Reid Roberts

Personal information
- Date of birth: December 9, 2003 (age 22)
- Place of birth: Fort Collins, Colorado, United States
- Position: Defender

Team information
- Current team: San Jose Earthquakes
- Number: 18

College career
- Years: Team / Apps / (Gls)
- 2022–2024: San Francisco Dons / 50 / (2)

Senior career*
- Years: Team / Apps / (Gls)
- 2025–: San Jose Earthquakes / 14 / (0)
- 2025–: → The Town FC (loan) / 3 / (0)

= Reid Roberts =

American soccer player (born 2003)

Reid Roberts (born December 9, 2003) is an American professional soccer player who plays as a defender for Major League Soccer club San Jose Earthquakes.

==Career==
===San Francisco===
Roberts played for San Francisco for three seasons from 2022 to 2024.

Roberts was one of 44 college players invited to the 2024 Adidas MLS College Showcase. He was considered among the top prospects heading into the 2025 MLS Draft.
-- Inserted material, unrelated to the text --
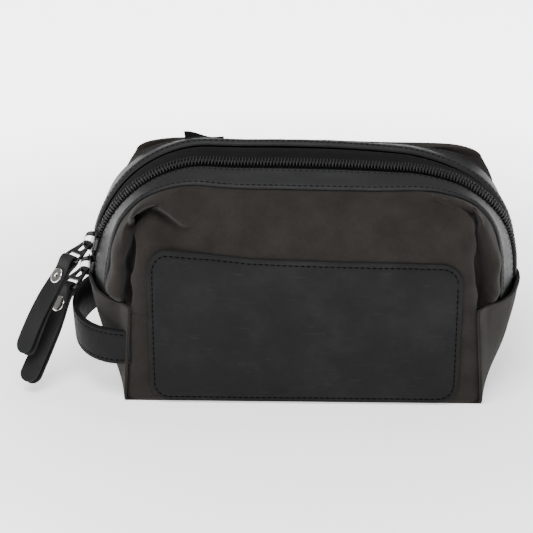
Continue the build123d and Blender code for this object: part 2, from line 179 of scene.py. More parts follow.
def face_outwards(obj):
    """Turns the faces so that most normals look away from the bag's middle."""
    mesh = obj.data
    middle = np.array([0, 0, 60.0]) * MM
    vote = sum((np.array(p.center) - middle) @ np.array(p.normal) * p.area for p in mesh.polygons)
    if vote < 0:
        mesh.flip_normals()
        mesh.update()


def modifier(obj, kind, **settings):
    mod = obj.modifiers.new(kind.title(), kind)
    for key, value in settings.items():
        setattr(mod, key, value)
    return mod


def finish_piece(obj, body, material, nodes=(), thick=0.0, subdivide=0, offset=-1.0):
    """Puts on the material and modifiers, ties the piece to its CAD body, and hides the CAD nodes it replaces."""
    obj.data.materials.clear()
    obj.data.materials.append(material)
    if subdivide:
        modifier(obj, "SUBSURF", levels=subdivide, render_levels=subdivide)
    if thick:
        modifier(obj, "SOLIDIFY", thickness=thick * MM, offset=offset)
    if body:
        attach(obj, body)
    if nodes:
        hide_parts(*nodes)
    return obj


# ------------------------------------------------------------------ the arch of the zip
def smooth_table(places, values, reach=9.0):
    """A finely sampled, smoothed curve through a few (place, value) knots along the arch."""
    fine = np.linspace(-20, LENGTH + 20, 800)
    raw = np.interp(fine, places, values)
    step = fine[1] - fine[0]
    kernel = np.exp(-((np.arange(-40, 41) * step / reach) ** 2))
    padded = np.concatenate([np.full(40, raw[0]), raw, np.full(40, raw[-1])])
    return fine, np.convolve(padded, kernel / kernel.sum(), "valid")


# how far the soft arch sinks (negative) or swells against its drawn line
SOFT_S, SOFT_OUT = smooth_table([105, 127, 168, 205, 226, 243, 264, 277, 289, 299, 313, 325, 336],
                                [0, -2.4, -3.4, -3.7, -3.7, -3.3, -0.6, 0.7, 1.8, 2.0, 0.5, -0.6, -0.8])


def arch(s):
    """Place (x, z) and outward direction at a distance along the arch from its left foot."""
    s = np.asarray(s, float)
    m = np.minimum(s, LENGTH - s)
    phi = np.clip((m - LEN_END) / SHOULDER, 0, None)
    theta = -CROWN_END + (m - LEN_END - LEN_SHOULDER) / CROWN
    on_end, on_shoulder = m < LEN_END, m < LEN_END + LEN_SHOULDER
    x = np.where(on_end, -HALF, np.where(on_shoulder, -REACH - SHOULDER * np.cos(phi), CROWN * np.sin(theta)))
    z = np.where(on_end, SEAM_Z + m, np.where(on_shoulder, CENTRE_Z + SHOULDER * np.sin(phi),
                                              TOP - CROWN + CROWN * np.cos(theta)))
    nx = np.where(on_end, -1.0, np.where(on_shoulder, -np.cos(phi), np.sin(theta)))
    nz = np.where(on_end, 0.0, np.where(on_shoulder, np.sin(phi), np.cos(theta)))
    side = np.where(s > LENGTH / 2, -1.0, 1.0)
    soft = np.interp(s, SOFT_S, SOFT_OUT)
    return (x + nx * soft) * side, z + nz * soft, nx * side, nz


LEAN_S, LEAN = smooth_table(
    [0, 13, 26, 39, 50, 59, 69, 81, 91, 125, 168, 205, 224, 246, 256, 264, 271, 278, 288, 298, 315, 333],
    [23, 22, 20, 12, 4.5, 0.5, -1.5, -1.5, 0.5, 6, 7, 5.5, 2, -3, -3.5, -5, -4, -1.5, 5.5, 14, 21, 22],
    reach=5.0,
)


def lean(s):
    """The front band's lean in radians: forwards most at the ends, and backwards over the shoulders."""
    return np.radians(np.interp(s, LEAN_S, LEAN))


BREAK = -6.0  # the band's own lean starts in front of this line


def zip_point(s, a, o):
    """A point at distance s along the arch, a across from the chain's middle (front negative) and o above the tape."""
    s, a, o = np.broadcast_arrays(np.asarray(s, float), np.asarray(a, float), np.asarray(o, float))
    x, z, nx, nz = arch(s)
    tilt = lean(s)
    front = a < BREAK
    near = np.where(front, BREAK, a)
    far = np.where(front, a - BREAK, 0.0)
    t = np.where(front, tilt, TILT)
    y = near * math.cos(TILT) + far * np.cos(tilt) - o * np.sin(t)
    out = near * math.sin(TILT) + far * np.sin(tilt) + o * np.cos(t)
    return np.stack([x + nx * out, y, z + nz * out], -1)


# how far the back band stands out from the arch at its front ridge and at its rear edge
RIDGE_S, RIDGE_OUT = smooth_table([0, 20, 45, 65, 85, 105, 125, 168, 205, 226, 243, 264, 277, 289, 310, 336],
                                  [2.6, 3.4, 4.4, 5.8, 6.6, 7.0, 7.4, 7.6, 7.0, 6.2, 4.6, 3.2, 3.0, 2.4, 2.0, 2.2])
REAR_S, REAR_OUT = smooth_table([0, 20, 45, 60, 75, 95, 120, 168, 205, 226, 243, 264, 277, 289, 310, 336],
                                [-3.0, 0.5, 4.2, 4.6, 4.4, 2.4, 1.0, 1.4, 1.4, 1.6, 1.0, 3.4, 3.0, 1.4, -2.0, -3.0])


def back_point(s, b, o):
    """A point of the back band: b from 0 at its front edge to 1 at its rear edge, o above its underside."""
    s, b, o = np.broadcast_arrays(np.asarray(s, float), np.asarray(b, float), np.asarray(o, float))
    x, z, nx, nz = arch(s)
    y = BACK_EDGE + BACK_WIDTH * b
    ridge = np.interp(s, RIDGE_S, RIDGE_OUT)
    rear = np.interp(s, REAR_S, REAR_OUT)
    rolled = 1.1 * (np.sin(np.clip(b / 0.16, 0, 1) * math.pi / 2) - 1)
    out = ridge + rolled + (rear - ridge) * ease((b - 0.05) / 0.95) ** 1.1
    return np.stack([x + nx * (out + o), y + 0.25 * o * b, z + nz * (out + o)], -1)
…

===San Jose Earthquakes===
Roberts was selected with the No. 5 overall selection by the San Jose Earthquakes in the 2025 MLS SuperDraft.

On March 22, 2025, Roberts made his MLS debut for the Earthquakes in a 4-1 loss to Charlotte FC. On March 29, 2025, Roberts made his first career MLS start, playing 72 minutes in a 1-1 draw against the Seattle Sounders.